I am uncomfortable talking about sex in the classroom. I don’t want to include families with gay or lesbian parents because I don’t know what to say.
Talking about families with gay or lesbian parents does not mean talking about sex, any more than talking about heterosexual parents means talking about sex. Children see many images of families with a mom and a dad, and read and hear many stories with a mom and dad — none of which include or require discussions of sexuality. The same is true of families with gay or lesbian parents. Trust, love and mutual family support are to be stressed, not sexual activity.
What if a parent tells me that homosexuality is against the family’s religion, or what if it is against my religion?
It is the responsibility of educators to create safe, respectful environments for all children. Whatever their other views, all religions teach compassion for others, and That’s a Family! is a useful tool for reinforcing such teaching. Regardless of religious affiliation, it is important to acknowledge and respect gay people — and children with gay family members — as part of our school communities. Students whose families or whose own emerging sexual identities are invisible or misunderstood at school will not be safe from ridicule, or verbal or physical harassment. In fact, families and individuals have successfully sued school districts and administrators who have failed to protect their children from harassment related to issues of sexual orientation.

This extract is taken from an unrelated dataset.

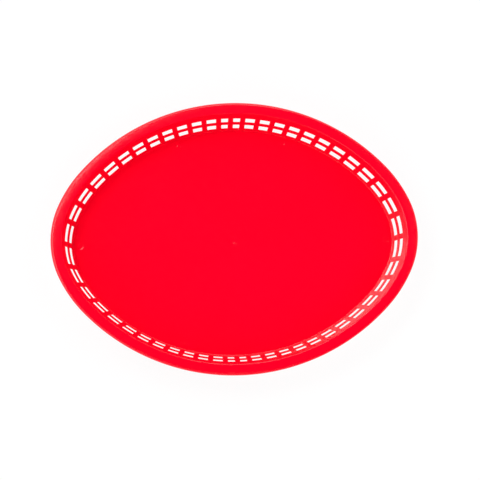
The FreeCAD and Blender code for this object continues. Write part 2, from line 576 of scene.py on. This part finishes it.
in_gloss = maths(tree, "MAXIMUM", path["Is Glossy Ray"], path["Is Transmission Ray"])
seen = maths(tree, "MAXIMUM", path["Is Camera Ray"], in_gloss)
glowing = maths(tree, "MULTIPLY", seen, paper_glow)
mixed = add_node(tree, "ShaderNodeMixShader", glowing, matt, glow).outputs[0]
tree.links.new(mixed, tree.nodes.new("ShaderNodeOutputMaterial").inputs[0])
floor_mesh.materials.append(paper)

# Soft studio light. A white wall that leans in from the back left glows evenly under a dark ceiling,
# and dies away towards the front right. A soft box and a long strip before it put the highlight on
# the lip, and the strip lights the gloss alone. Two wide boxes on the other sides fill the shadows
# and don't show in the gloss. The camera sees plain white all round.
wall_brightness = 1.15
wall_bearing = radians(145)
fade_start = 0.33
fade_end = 0.56
wall_side = Vector((cos(wall_bearing), sin(wall_bearing), 0))
world = bpy.data.worlds.new("studio")
world.use_nodes = True
tree = world.node_tree
outwards = tree.nodes.new("ShaderNodeTexCoord").outputs["Generated"]
# A direction's rise is how high it looks, less how far it looks towards the wall.
rise = vector_maths(tree, "DOT_PRODUCT", outwards, Vector((0, 0, 1)) - wall_side)
wall = add_node(tree, "ShaderNodeMapRange", rise, fade_start, fade_end, wall_brightness, 0.0).outputs[0]
seen = tree.nodes.new("ShaderNodeLightPath").outputs["Is Camera Ray"]
strength = add_node(tree, "ShaderNodeMix", seen, None, wall, 1.0).outputs[0]
tree.links.new(strength, tree.nodes["Background"].inputs["Strength"])
tree.nodes["Background"].inputs["Color"].default_value = (1, 1, 1, 1)
bpy.context.scene.world = world


def soft_box(name, bearing, off_zenith, distance, size, brightness):
    """A rectangular lamp that faces the basket, with its brightness as a multiple of white."""
    lamp = bpy.data.lights.new(name, "AREA")
    lamp.shape = "RECTANGLE"
    lamp.size, lamp.size_y = size
    lamp.energy = brightness * pi * size[0] * size[1]
    box = bpy.data.objects.new(name, lamp)
    turn = radians(bearing)
    tilt = radians(off_zenith)
    direction = Vector((cos(turn) * sin(tilt), sin(turn) * sin(tilt), cos(tilt)))
    box.location = direction * distance
    box.rotation_euler = direction.to_track_quat("Z", "Y").to_euler()
    box.visible_camera = False
    bpy.context.scene.collection.objects.link(box)
    return box


soft_box("key_lamp", bearing=136, off_zenith=30.3, distance=2.2, size=(1.2, 0.55), brightness=7.5)
strip = soft_box("long_lamp", bearing=138, off_zenith=31.3, distance=2.3, size=(4.8, 0.7), brightness=2.2)
strip.visible_diffuse = False
for name, bearing in (("front_lamp", 255), ("right_lamp", 15)):
    fill = soft_box(name, bearing, off_zenith=48, distance=2.6, size=(2.6, 2.4), brightness=2.4)
    fill.visible_glossy = False

# The camera looks down on the basket from high above, a little from the front and the left. Its
# scale holds at the rim, and the shifts put the basket where it lies in the frame, in pixels.
frame_pixels = 480
pixels_per_metre = 1137.2
shift_right = 5.3
shift_up = -1.7
camera_distance = 3.07
farthest_seen = 20
lean_left = radians(-2.35)
lean_front = radians(6.1)
roll = radians(-1.63)
camera_turn = Matrix.Rotation(lean_left, 3, "Y") @ Matrix.Rotation(lean_front, 3, "X")
camera_turn = camera_turn @ Matrix.Rotation(roll, 3, "Z")
camera_data = bpy.data.cameras.new("camera")
camera_data.sensor_width = 36
camera_data.lens = camera_data.sensor_width * camera_distance * pixels_per_metre / frame_pixels
camera_data.shift_x = shift_right / frame_pixels
camera_data.shift_y = shift_up / frame_pixels
camera_data.clip_end = farthest_seen
camera = bpy.data.objects.new("camera", camera_data)
rim_level = Matrix.Translation((0, 0, height))
stand_off = Matrix.Translation((0, 0, camera_distance))
camera.matrix_world = rim_level @ camera_turn.to_4x4() @ stand_off
bpy.context.scene.collection.objects.link(camera)
bpy.context.scene.camera = camera
bpy.context.scene.view_settings.view_transform = "Standard"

Stress that anti-gay prejudice is related to other forms of prejudice, such as racism and sexism, and is unacceptable. Emphasize that the safety and well-being of each of us is dependent upon and related to the well-being of all of us. Anti-gay prejudice not only hurts families with gay or lesbian members, it fuels the assumption that one group is superior to another.
Are there legal issues involved when discussing foster children and group homes in a classroom setting?
There are legal prohibitions that kept us from including young people from foster/group homes in the film. The identity of children in custody of the state/county must be kept confidential. However, it is important to talk with students in general terms that some children and youth have to live temporarily with special caretakers who are trained to help take care of them while they can not live with their parents/guardian.